:: Exercise data
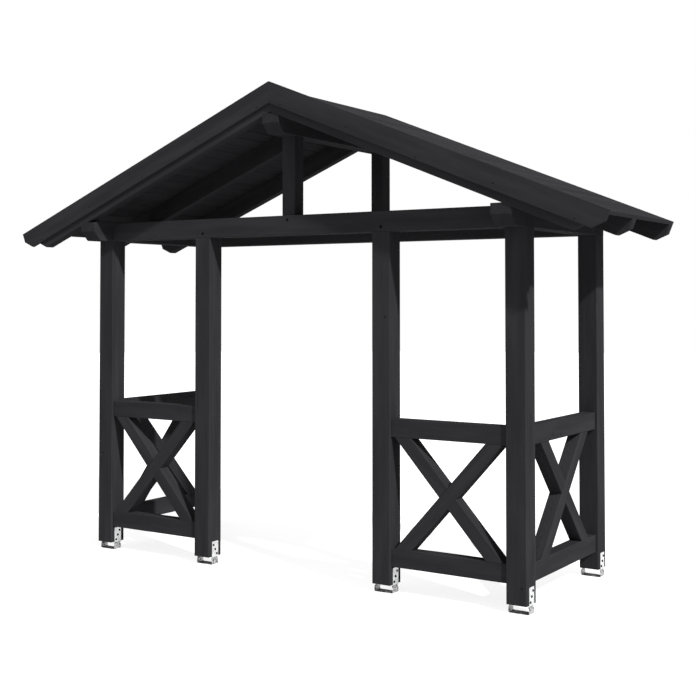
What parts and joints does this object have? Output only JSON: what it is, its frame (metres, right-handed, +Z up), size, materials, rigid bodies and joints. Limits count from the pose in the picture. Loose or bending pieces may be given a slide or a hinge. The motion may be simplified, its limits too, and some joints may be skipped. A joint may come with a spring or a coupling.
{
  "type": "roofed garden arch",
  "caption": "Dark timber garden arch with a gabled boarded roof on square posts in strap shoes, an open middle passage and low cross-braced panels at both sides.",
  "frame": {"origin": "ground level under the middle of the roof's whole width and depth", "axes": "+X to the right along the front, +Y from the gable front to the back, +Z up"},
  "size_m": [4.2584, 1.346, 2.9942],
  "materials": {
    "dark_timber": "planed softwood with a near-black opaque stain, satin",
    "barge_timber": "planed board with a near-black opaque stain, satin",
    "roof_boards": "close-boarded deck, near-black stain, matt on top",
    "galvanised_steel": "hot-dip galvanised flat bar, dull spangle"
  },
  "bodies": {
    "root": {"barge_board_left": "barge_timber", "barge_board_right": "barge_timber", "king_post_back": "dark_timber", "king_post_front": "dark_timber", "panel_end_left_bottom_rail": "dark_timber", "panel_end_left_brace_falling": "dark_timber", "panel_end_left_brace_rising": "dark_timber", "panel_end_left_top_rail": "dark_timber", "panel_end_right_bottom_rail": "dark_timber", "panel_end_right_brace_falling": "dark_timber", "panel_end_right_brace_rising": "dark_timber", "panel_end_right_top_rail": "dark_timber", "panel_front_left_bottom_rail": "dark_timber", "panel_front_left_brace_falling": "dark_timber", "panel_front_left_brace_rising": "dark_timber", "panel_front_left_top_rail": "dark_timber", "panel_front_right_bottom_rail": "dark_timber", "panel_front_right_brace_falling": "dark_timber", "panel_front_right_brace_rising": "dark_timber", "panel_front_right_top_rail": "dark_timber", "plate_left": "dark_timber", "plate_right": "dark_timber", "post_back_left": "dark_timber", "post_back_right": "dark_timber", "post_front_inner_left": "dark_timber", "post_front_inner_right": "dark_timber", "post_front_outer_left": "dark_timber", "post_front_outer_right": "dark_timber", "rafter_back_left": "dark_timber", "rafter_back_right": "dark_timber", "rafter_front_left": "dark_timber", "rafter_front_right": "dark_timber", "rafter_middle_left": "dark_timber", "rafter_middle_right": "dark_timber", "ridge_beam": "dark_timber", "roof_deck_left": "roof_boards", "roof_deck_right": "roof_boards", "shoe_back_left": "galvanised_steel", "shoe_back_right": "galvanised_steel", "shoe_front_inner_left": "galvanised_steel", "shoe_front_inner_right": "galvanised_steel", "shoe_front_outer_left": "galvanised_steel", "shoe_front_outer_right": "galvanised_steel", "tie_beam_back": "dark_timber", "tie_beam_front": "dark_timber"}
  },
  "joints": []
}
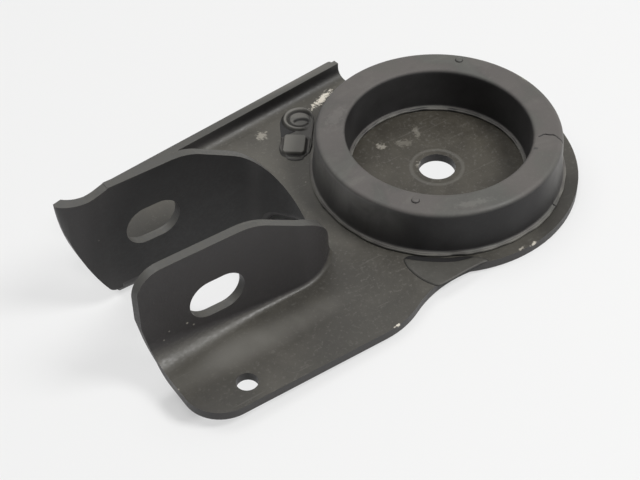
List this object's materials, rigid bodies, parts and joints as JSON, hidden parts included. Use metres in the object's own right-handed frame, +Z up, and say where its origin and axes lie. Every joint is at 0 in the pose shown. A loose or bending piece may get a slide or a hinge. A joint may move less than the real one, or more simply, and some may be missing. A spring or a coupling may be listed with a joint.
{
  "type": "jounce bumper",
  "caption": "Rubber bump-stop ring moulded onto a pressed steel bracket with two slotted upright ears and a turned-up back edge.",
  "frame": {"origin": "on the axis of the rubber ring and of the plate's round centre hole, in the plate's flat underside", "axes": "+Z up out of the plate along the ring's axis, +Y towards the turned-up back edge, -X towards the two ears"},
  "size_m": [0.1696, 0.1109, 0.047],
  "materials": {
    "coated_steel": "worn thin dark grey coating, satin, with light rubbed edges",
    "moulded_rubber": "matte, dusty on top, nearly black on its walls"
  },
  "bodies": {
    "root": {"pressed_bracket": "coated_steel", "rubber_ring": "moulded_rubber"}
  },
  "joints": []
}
::::
_What you need to do_
Reproduce exactly, with nothing added, the lines from the one that contains "List this object's" to the end of the data.

_Correct response_
List this object's materials, rigid bodies, parts and joints as JSON, hidden parts included. Use metres in the object's own right-handed frame, +Z up, and say where its origin and axes lie. Every joint is at 0 in the pose shown. A loose or bending piece may get a slide or a hinge. A joint may move less than the real one, or more simply, and some may be missing. A spring or a coupling may be listed with a joint.
{
  "type": "jounce bumper",
  "caption": "Rubber bump-stop ring moulded onto a pressed steel bracket with two slotted upright ears and a turned-up back edge.",
  "frame": {"origin": "on the axis of the rubber ring and of the plate's round centre hole, in the plate's flat underside", "axes": "+Z up out of the plate along the ring's axis, +Y towards the turned-up back edge, -X towards the two ears"},
  "size_m": [0.1696, 0.1109, 0.047],
  "materials": {
    "coated_steel": "worn thin dark grey coating, satin, with light rubbed edges",
    "moulded_rubber": "matte, dusty on top, nearly black on its walls"
  },
  "bodies": {
    "root": {"pressed_bracket": "coated_steel", "rubber_ring": "moulded_rubber"}
  },
  "joints": []
}